Arkansas News Bureau

LITTLE ROCK — Opponents of natural gas exploration on federal tracts in Arkansas want an immediate halt to any chance of new drilling in national forests and to block any chance of drilling under Greer’s Ferry Lake.   

Richard Mays, the Heber Springs attorney for two environmental groups and several individuals in a federal lawsuit, says he plans to seek an injunction this week to temporarily halt the awarding of new permits for drilling under the lake and in the Ouachita and Ozark-St. Francis National Forests until a judge hears the pending litigation seeking environmental impact studies.

"We want to make sure that appropriate steps are taken to protect and preserve the forest and the lake," Mays said last week. 

At issue, according to the environmental lawyer, is the practice of "fracking," a process in which a mixture of water, sand and chemicals injected at high pressure into the gas deposits to fracture the rock and free the natural gas.

"Fracking activity has a lot of potential consequences that are not well understood and are potentially harmful to the environment and need to be studied much better than they have done so far," Mays said.

Diane Hendry, spokeswoman for the federal Bureau of Land Management, which sets the standards for oil and gas drilling and would determine whether the drilling permits should be issue, declined comment last week.

Mays said he originally planned to file the lawsuit just over drilling in the national forest, but decided to include under Greers Ferry Lake the U.S. Army Corps of Engineers in October issue a license to Chesapeake Energy to begin seismic testing under the lake to determine the feasibility of extracting the natural gas.

Chesapeake, a leader in natural gas exploration in the Fayetteville Shale play area, completed its testing earlier in May even though the license runs through the end of September. The company has said it has no immediate plans to drill under the lake.

The 40,500-acre Greers Ferry reservoir in Cleburne and Van Buren counties supplies water to a number of cities and rural water systems in north-central Arkansas and serves as a popular recreational area.

Laurie Driver, spokeswoman for Corps’ Little Rock District, said the agency will not allow drilling on Corps-owned property or directly into the lake. However, she said there would be little the agency could do if a company acquired mineral rights near the lake and drilled horizontally under the lake bed to extract natural gas.

"I believe that they would have to get environmental impact statements on drillings and things, and those are all steps that would need to be done before anything else could be done," Driver said. 

Chesapeake Energy announced in February the sale of its interests in the Fayetteville Shale to BHP Billiton for $4.75 billion. The company did not return calls Thursday and Friday seeking comment.

Opponents are skeptical.

"Of course the seismic work is a prelude to drilling. They wouldn’t be doing the seismic work if they didn’t have the intention to drill," Mays said.

"They have the nerve to say, ‘Oh, there are no plans to drill under the lake,’ but there are wells within a mile of the lakeshore right now," said Len Uecker, president of the group Save Greers Ferry Lake. "How would anyone believe that further testing in the lake wouldn’t be with the intent to drill in and under the lake?"

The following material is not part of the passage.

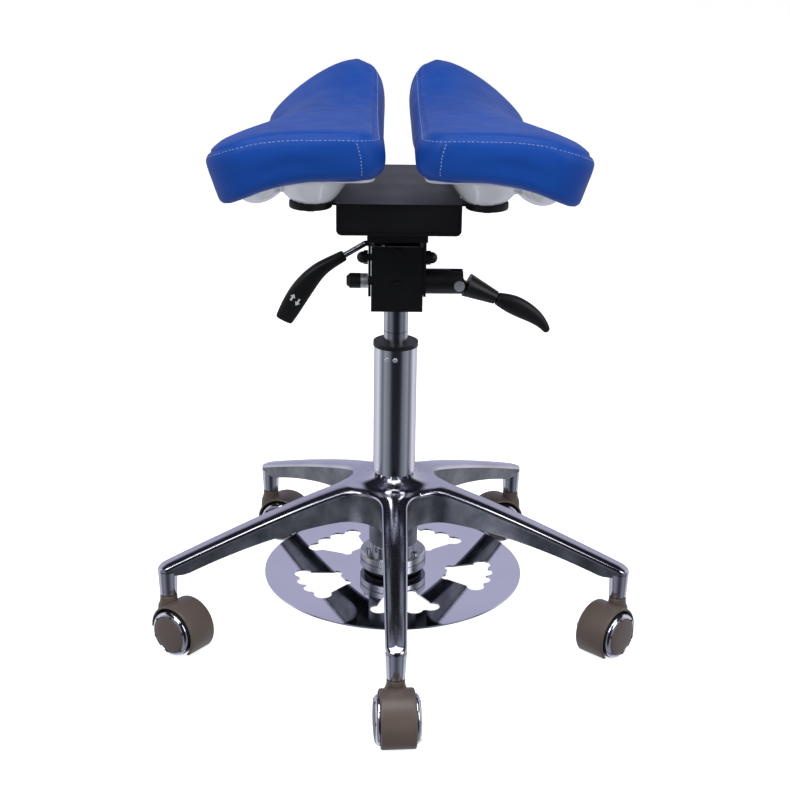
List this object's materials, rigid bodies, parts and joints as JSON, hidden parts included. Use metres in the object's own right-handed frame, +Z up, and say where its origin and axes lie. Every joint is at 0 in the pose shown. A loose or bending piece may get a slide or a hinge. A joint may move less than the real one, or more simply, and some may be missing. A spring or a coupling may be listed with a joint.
{
  "type": "saddle stool",
  "caption": "Rolling saddle stool: two-part padded seat on a tilting mechanism and gas lift, with a star base, twin-wheel casters and a tilting foot disc.",
  "frame": {"origin": "on the column's axis at floor level", "axes": "+Z up along the column, -Y toward the wide front end of the seat and the front arm of the base, +X to the tilt lever's side"},
  "size_m": [0.5654, 0.5768, 0.6497],
  "materials": {
    "base_aluminium": "polished top, as-cast sides",
    "chrome_tube": "mirror chrome plate",
    "chrome_disc": "mirror chrome plate",
    "zinc_steel": "bright zinc plate",
    "ground_steel": "ground and hard-chromed",
    "bearing_bronze": "sintered bronze",
    "black_bush": "moulded, satin",
    "black_rubber": "matt",
    "black_steel": "fine satin powder coat",
    "black_oxide": "black oxide",
    "lever_plastic": "fine moulded grain",
    "shell_white": "moulded, glossy",
    "seat_leather": "smooth grained upholstery leather",
    "caster_taupe": "moulded nylon, satin",
    "wheel_taupe": "moulded nylon, satin"
  },
  "bodies": {
    "base": {"star_base": "base_aluminium", "outer_tube": "chrome_tube", "guide_bush": "black_bush", "thrust_bearing": "ground_steel", "foot_collar": "zinc_steel", "collar_screws": "zinc_steel", "foot_rubber_ring": "black_rubber", "foot_stem": "zinc_steel", "stem_nut": "zinc_steel"},
    "tilt_washer": {"tilt_washer": "bearing_bronze"},
    "foot_disc": {"foot_disc": "chrome_disc"},
    "push_rod": {"push_rod": "ground_steel"},
    "swivel": {"piston_rod": "ground_steel", "rod_clip": "black_oxide"},
    "lift": {"gas_cylinder": "ground_steel", "taper_socket": "black_steel", "lower_bracket": "black_steel", "bracket_screws": "black_oxide", "rocker_pin": "ground_steel", "pivot_bolt": "black_oxide", "pivot_nuts": "black_oxide", "clamp_rod": "chrome_tube", "clamp_cap": "black_bush", "clamp_tube": "black_steel", "cam_screw": "chrome_tube"},
    "release_pin": {"release_pin": "ground_steel"},
    "height_lever": {"lever_rocker": "zinc_steel", "height_lever": "ground_steel", "height_grip": "lever_plastic"},
    "tilt_lever": {"cam_lever": "lever_plastic", "tilt_grip": "lever_plastic"},
    "seat": {"tilt_bracket": "black_steel", "seat_channel": "black_steel", "channel_plugs": "lever_plastic", "seat_pucks": "black_rubber", "seat_bolts": "zinc_steel", "left_shell": "shell_white", "right_shell": "shell_white", "left_cushion": "seat_leather", "right_cushion": "seat_leather"},
    "caster_1": {"caster_hood_1": "caster_taupe", "caster_pins_1": "ground_steel"},
    "wheel_a_1": {"wheel_a_1": "wheel_taupe"},
    "wheel_b_1": {"wheel_b_1": "wheel_taupe"},
    "caster_2": {"caster_hood_2": "caster_taupe", "caster_pins_2": "ground_steel"},
    "wheel_a_2": {"wheel_a_2": "wheel_taupe"},
    "wheel_b_2": {"wheel_b_2": "wheel_taupe"},
    "caster_3": {"caster_hood_3": "caster_taupe", "caster_pins_3": "ground_steel"},
    "wheel_a_3": {"wheel_a_3": "wheel_taupe"},
    "wheel_b_3": {"wheel_b_3": "wheel_taupe"},
    "caster_4": {"caster_hood_4": "caster_taupe", "caster_pins_4": "ground_steel"},
    "wheel_a_4": {"wheel_a_4": "wheel_taupe"},
    "wheel_b_4": {"wheel_b_4": "wheel_taupe"},
    "caster_5": {"caster_hood_5": "caster_taupe", "caster_pins_5": "ground_steel"},
    "wheel_a_5": {"wheel_a_5": "wheel_taupe"},
    "wheel_b_5": {"wheel_b_5": "wheel_taupe"}
  },
  "joints": [
    {"name": "seat_swivel", "type": "hinge", "parent": "base", "child": "swivel", "pos_m": [0, 0, 0.1], "axis": [0, 0, 1], "continuous": true},
    {"name": "seat_height", "type": "slide", "parent": "swivel", "child": "lift", "axis": [0, 0, 1], "range_m": [-0.03, 0.1]},
    {"name": "seat_tilt", "type": "hinge", "parent": "lift", "child": "seat", "pos_m": [0, -0.023, 0.453], "axis": [1, 0, 0], "range_deg": [-5, 12]},
    {"name": "height_release", "type": "hinge", "parent": "lift", "child": "height_lever", "pos_m": [-0.016, -0.008, 0.465], "axis": [0, 1, 0], "range_deg": [0, 12], "stiffness_Nm_per_rad": 2, "springref_deg": -8.59},
    {"name": "release_pin_slide", "type": "slide", "parent": "lift", "child": "release_pin", "axis": [0, 0, 1], "range_m": [-0.0042, 0]},
    {"name": "tilt_release", "type": "hinge", "parent": "lift", "child": "tilt_lever", "pos_m": [0.0696, -0.023, 0.4245], "axis": [0, -1, 0], "range_deg": [0, 25]},
    {"name": "disc_tilt_x", "type": "hinge", "parent": "base", "child": "tilt_washer", "pos_m": [0, 0, 0.057], "axis": [1, 0, 0], "range_deg": [-2.5, 2.5], "stiffness_Nm_per_rad": 60},
    {"name": "disc_tilt_y", "type": "hinge", "parent": "tilt_washer", "child": "foot_disc", "pos_m": [0, 0, 0.057], "axis": [0, 1, 0], "range_deg": [-2.5, 2.5], "stiffness_Nm_per_rad": 60},
    {"name": "push_rod_lift", "type": "slide", "parent": "base", "child": "push_rod", "axis": [0, 0, 1], "range_m": [0, 0.004], "stiffness_N_per_m": 600, "springref_m": -0.004},
    {"name": "caster_swivel_1", "type": "hinge", "parent": "base", "child": "caster_1", "pos_m": [0, -0.275, 0.07], "axis": [0, 0, 1], "continuous": true},
    {"name": "wheel_spin_a_1", "type": "hinge", "parent": "caster_1", "child": "wheel_a_1", "pos_m": [0.00146, -0.29595, 0.0275], "axis": [0.9976, 0.0698, 0], "continuous": true},
    {"name": "wheel_spin_b_1", "type": "hinge", "parent": "caster_1", "child": "wheel_b_1", "pos_m": [0.00146, -0.29595, 0.0275], "axis": [0.9976, 0.0698, 0], "continuous": true},
    {"name": "caster_swivel_2", "type": "hinge", "parent": "base", "child": "caster_2", "pos_m": [0.26154, -0.08498, 0.07], "axis": [0, 0, 1], "continuous": true},
    {"name": "wheel_spin_a_2", "type": "hinge", "parent": "caster_2", "child": "wheel_a_2", "pos_m": [0.24695, -0.10009, 0.0275], "axis": [0.7193, -0.6947, 0], "continuous": true},
    {"name": "wheel_spin_b_2", "type": "hinge", "parent": "caster_2", "child": "wheel_b_2", "pos_m": [0.24695, -0.10009, 0.0275], "axis": [0.7193, -0.6947, 0], "continuous": true},
    {"name": "caster_swivel_3", "type": "hinge", "parent": "base", "child": "caster_3", "pos_m": [0.16164, 0.22248, 0.07], "axis": [0, 0, 1], "continuous": true},
    {"name": "wheel_spin_a_3", "type": "hinge", "parent": "caster_3", "child": "wheel_a_3", "pos_m": [0.14191, 0.2153, 0.0275], "axis": [0.342, -0.9397, 0], "continuous": true},
    {"name": "wheel_spin_b_3", "type": "hinge", "parent": "caster_3", "child": "wheel_b_3", "pos_m": [0.14191, 0.2153, 0.0275], "axis": [0.342, -0.9397, 0], "continuous": true},
    {"name": "caster_swivel_4", "type": "hinge", "parent": "base", "child": "caster_4", "pos_m": [-0.16164, 0.22248, 0.07], "axis": [0, 0, 1], "continuous": true},
    {"name": "wheel_spin_a_4", "type": "hinge", "parent": "caster_4", "child": "wheel_a_4", "pos_m": [-0.14191, 0.2153, 0.0275], "axis": [0.342, 0.9397, 0], "continuous": true},
    {"name": "wheel_spin_b_4", "type": "hinge", "parent": "caster_4", "child": "wheel_b_4", "pos_m": [-0.14191, 0.2153, 0.0275], "axis": [0.342, 0.9397, 0], "continuous": true},
    {"name": "caster_swivel_5", "type": "hinge", "parent": "base", "child": "caster_5", "pos_m": [-0.26154, -0.08498, 0.07], "axis": [0, 0, 1], "continuous": true},
    {"name": "wheel_spin_a_5", "type": "hinge", "parent": "caster_5", "child": "wheel_a_5", "pos_m": [-0.24477, -0.09762, 0.0275], "axis": [0.6018, 0.7986, 0], "continuous": true},
    {"name": "wheel_spin_b_5", "type": "hinge", "parent": "caster_5", "child": "wheel_b_5", "pos_m": [-0.24477, -0.09762, 0.0275], "axis": [0.6018, 0.7986, 0], "continuous": true}
  ],
  "couplings": [
    {"joint": "release_pin_slide", "follows": "height_release", "m_per_rad": -0.018}
  ]
}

Uecker said his group has a 2,400 member mailing list but it is not a party in Mays’ lawsuit.

"Extensive drilling destroys the land, takes away the watershed and threatens the water," he said. "All it would take would be one accident to pollute the lake and that would be a tremendous economic blow to the area."

On drilling in the national forest, the lawsuit alleges the number of wells currently in the forest far exceeds the estimates made by the Bureau of Land Management in 2005 after an environmental impact study and resource management plan.

The lawsuit asks that a new environmental study and resource plan be conducted.

Mays said the 2005 study estimated a maximum of 20 wells would be drilled in the forest within 10 years and that the drilling would affect a maximum of 80 acres.

However, the Bureau of Land Management added a supplement to the original 2005 study, saying that the number of expected wells by 2015 is more than 1,700 affecting a maximum of about 25,000 acres in the forest.

The lawsuit alleges there was no public comment period before the supplement was added, and no additional environmental studies were done.

"We think it is a significant change and we also think they’ve underestimated the number of wells, and they’ve underestimated the surface impact of it," Mays said. "What we are trying to do (in filing for an injunction) is get the agency not to issue any more permits ... until we have a hearing on the merits of the case."

Along with the Bureau of Land Management, others named in the lawsuit include the U.S. Forest Services and the U.S. Departments of Agriculture, Interior, Army and Defense, and Corps of Engineers.

Clay Weisenberger, attorney for the Corps’ Little Rock District, declined comment about the lawsuit.